Sunday, August 9, 2015

Bangladesh secular blogger Niloy Neel hacked to death in his home in fourth targeted killing this year

Attackers armed with machetes have killed another blogger in Bangladesh, the fourth killing of an online critic of religious extremism in the Muslim-majority country in less than six months.
Niloy Chakrabarti, 40, a blogger who advocated secularism and published under the name Niloy Neel, was killed in his flat in the capital, Dhaka, police official Mustafizur Rahman said.
Police confirmed the 30-year-old had been murdered by a group of four people who had pretended they were looking for somewhere to rent.
"They entered his room in the fifth floor and shoved his wife aside and then hacked him to death. He was a listed target of the Islamist militants," Imran Sarker, head of a network of activists and bloggers, said.
"We are speechless. He was demanding justice for killing of other bloggers.
"Who will be next for demanding justice for Niloy?"
Deputy police commissioner Muntashirul Islam said Mr Chakrabarti's wife, Asha Moni, had been "confined to another room" during the attack.
Ms Moni told reporters that during the incident one of the attackers was shouting "Allahu Akbar [God is great]".
She said she pleaded with the assailants not to kill her husband but they dragged her to a veranda and confined her there, according to online newspaper bdnews24.com.
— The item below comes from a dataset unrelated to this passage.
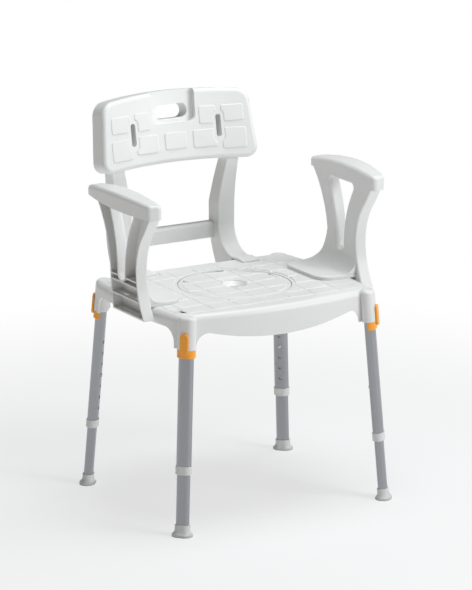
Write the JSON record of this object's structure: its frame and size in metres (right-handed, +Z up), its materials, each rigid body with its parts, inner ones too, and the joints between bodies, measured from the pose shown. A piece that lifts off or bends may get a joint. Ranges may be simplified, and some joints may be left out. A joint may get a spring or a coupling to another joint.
{
  "type": "shower chair",
  "caption": "Height-adjustable shower chair with a lift-out seat lid, lift-off backrest and armrests, and splayed telescopic legs held by snap buttons and lock clips.",
  "frame": {"origin": "on the floor, below the centre of the bounding box", "axes": "+Z up, -Y is the front the sitter faces, +X to the right seen from the front looking along +Y"},
  "size_m": [0.612, 0.5474, 0.8339],
  "materials": {
    "white_plastic": "off-white moulded plastic, fine satin grain",
    "aluminium": "satin anodised aluminium",
    "grey_plastic": "pale grey moulded plastic",
    "grey_rubber": "pale grey rubber",
    "orange_plastic": "bright orange moulded plastic",
    "steel": "zinc-plated steel"
  },
  "bodies": {
    "chair": {"seat_shell": "white_plastic", "outer_tube_front_left": "aluminium", "tube_collar_front_left": "grey_plastic", "outer_tube_front_right": "aluminium", "tube_collar_front_right": "grey_plastic", "outer_tube_rear_left": "aluminium", "tube_collar_rear_left": "grey_plastic", "outer_tube_rear_right": "aluminium", "tube_collar_rear_right": "grey_plastic"},
    "leg_front_left": {"inner_tube_front_left": "aluminium", "inner_tube_plug_front_left": "grey_plastic", "foot_front_left": "grey_rubber", "button_spring_front_left": "steel"},
    "button_front_left": {"snap_button_front_left": "steel"},
    "clip_front_left": {"lock_clip_front_left": "orange_plastic"},
    "leg_front_right": {"inner_tube_front_right": "aluminium", "inner_tube_plug_front_right": "grey_plastic", "foot_front_right": "grey_rubber", "button_spring_front_right": "steel"},
    "button_front_right": {"snap_button_front_right": "steel"},
    "clip_front_right": {"lock_clip_front_right": "orange_plastic"},
    "leg_rear_left": {"inner_tube_rear_left": "aluminium", "inner_tube_plug_rear_left": "grey_plastic", "foot_rear_left": "grey_rubber", "button_spring_rear_left": "steel"},
    "button_rear_left": {"snap_button_rear_left": "steel"},
    "clip_rear_left": {"lock_clip_rear_left": "orange_plastic"},
    "leg_rear_right": {"inner_tube_rear_right": "aluminium", "inner_tube_plug_rear_right": "grey_plastic", "foot_rear_right": "grey_rubber", "button_spring_rear_right": "steel"},
    "button_rear_right": {"snap_button_rear_right": "steel"},
    "clip_rear_right": {"lock_clip_rear_right": "orange_plastic"},
    "lid": {"seat_lid": "white_plastic"},
    "backrest": {"back_panel": "white_plastic", "back_upright_left": "white_plastic", "back_upright_right": "white_plastic", "back_crossbar": "white_plastic", "back_panel_screws": "steel", "crossbar_screws": "steel"},
    "armrest_left": {"armrest_left": "white_plastic"},
    "armrest_right": {"armrest_right": "white_plastic"}
  },
  "joints": [
    {"name": "leg_height_front_left", "type": "slide", "parent": "chair", "child": "leg_front_left", "axis": [0.0636, 0.0597, 0.9962], "range_m": [-0.075, 0.075]},
    {"name": "snap_button_front_left", "type": "slide", "parent": "leg_front_left", "child": "button_front_left", "axis": [-0.7262, -0.6819, 0.0873], "range_m": [0, 0.0045], "stiffness_N_per_m": 900, "springref_m": -0.002, "deforming": ["button_spring_front_left"]},
    {"name": "lock_clip_front_left", "type": "slide", "parent": "chair", "child": "clip_front_left", "axis": [-0.7262, -0.6819, 0.0873], "range_m": [0, 0.03]},
    {"name": "leg_height_front_right", "type": "slide", "parent": "chair", "child": "leg_front_right", "axis": [-0.0636, 0.0597, 0.9962], "range_m": [-0.075, 0.075]},
    {"name": "snap_button_front_right", "type": "slide", "parent": "leg_front_right", "child": "button_front_right", "axis": [0.7262, -0.6819, 0.0873], "range_m": [0, 0.0045], "stiffness_N_per_m": 900, "springref_m": -0.002, "deforming": ["button_spring_front_right"]},
    {"name": "lock_clip_front_right", "type": "slide", "parent": "chair", "child": "clip_front_right", "axis": [0.7262, -0.6819, 0.0873], "range_m": [0, 0.03]},
    {"name": "leg_height_rear_left", "type": "slide", "parent": "chair", "child": "leg_rear_left", "axis": [0.0636, -0.0597, 0.9962], "range_m": [-0.075, 0.075]},
    {"name": "snap_button_rear_left", "type": "slide", "parent": "leg_rear_left", "child": "button_rear_left", "axis": [-0.7262, 0.6819, 0.0873], "range_m": [0, 0.0045], "stiffness_N_per_m": 900, "springref_m": -0.002, "deforming": ["button_spring_rear_left"]},
    {"name": "lock_clip_rear_left", "type": "slide", "parent": "chair", "child": "clip_rear_left", "axis": [-0.7262, 0.6819, 0.0873], "range_m": [0, 0.03]},
    {"name": "leg_height_rear_right", "type": "slide", "parent": "chair", "child": "leg_rear_right", "axis": [-0.0636, -0.0597, 0.9962], "range_m": [-0.075, 0.075]},
    {"name": "snap_button_rear_right", "type": "slide", "parent": "leg_rear_right", "child": "button_rear_right", "axis": [0.7262, 0.6819, 0.0873], "range_m": [0, 0.0045], "stiffness_N_per_m": 900, "springref_m": -0.002, "deforming": ["button_spring_rear_right"]},
    {"name": "lock_clip_rear_right", "type": "slide", "parent": "chair", "child": "clip_rear_right", "axis": [0.7262, 0.6819, 0.0873], "range_m": [0, 0.03]},
    {"name": "lid_lift", "type": "slide", "parent": "chair", "child": "lid", "axis": [0, 0, 1], "range_m": [0, 0.03]},
    {"name": "backrest_lift", "type": "slide", "parent": "chair", "child": "backrest", "axis": [0, 0, 1], "range_m": [0, 0.04]},
    {"name": "armrest_left_lift", "type": "slide", "parent": "chair", "child": "armrest_left", "axis": [0, 0, 1], "range_m": [0, 0.04]},
    {"name": "armrest_right_lift", "type": "slide", "parent": "chair", "child": "armrest_right", "axis": [0, 0, 1], "range_m": [0, 0.04]}
  ]
}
Al Qaeda affiliate warns of further attacks

The Bangladesh branch of Al Qaeda in the Indian Subcontinent (AQIS), Ansar al-Islam, claimed the killing and warned of more to come, according to monitoring group SITE.
"If your freedom of speech maintains no limits, then widen your chests for freedom of our machetes," the group, which also claimed to have murdered secular blogger Washiqur Rahman in March, said in posts on Twitter and Facebook.
Mr Chakrabarti was a critic of religious extremism that led to bombings in mosques and the killing of numerous civilians, Mr Sarker said.
He was also one of hundreds of bloggers driving a movement demanding the death penalty for Islamist leaders accused of atrocities in Bangladesh's 1971 war of independence.
Police said Mr Chakrabarti had been one of the organisers of large-scale protests in 2013 against Islamists convicted of war crimes during the conflict.

Bloggers go into hiding

Militants have targeted secularist writers in Bangladesh in recent years while the government has tried to crack down on hardline Islamist groups seeking to make the South Asian nation of 160 million a sharia-based state.
In February, machete-wielding assailants hacked to death US citizen of Bangladeshi origin and critic of religious militancy Avijit Roy and seriously injured his wife and fellow blogger Rafida Bonya Ahmed.
They were attacked in Dhaka after leaving a book fair.
On March 30, Washiqur Rahman, another secular blogger who aired his outrage over Roy's death on social media, was killed in similar fashion.
Another secular blogger, Ananta Bijoy Das, was attacked by machete-wielding attackers and killed in the north-eastern district of Sylhet on May 12.
In a Facebook post on May 15, Mr Chakrabarti said he had been followed by two young men after protesting Das's murder, but police refused to register the complaint and instead told him to leave the country.
Most secular bloggers have gone into hiding, often using pseudonyms in their posts. At least seven have fled abroad, according to Canada-based atheist blogger Farid Ahmed, who helped several of them.
Activist groups say they fear Islamist hit squads have lists with the bloggers' real names and addresses.
Asif Mohiuddin, another blogger who himself survived an attack in 2013, described Mr Chakrabarti as an atheist "free thinker" whose posts appeared on several sites.
"He was critical against religions and wrote against Islamist, Hindu, Christian and Buddhist fundamentalism," Mr Mohiuddin said.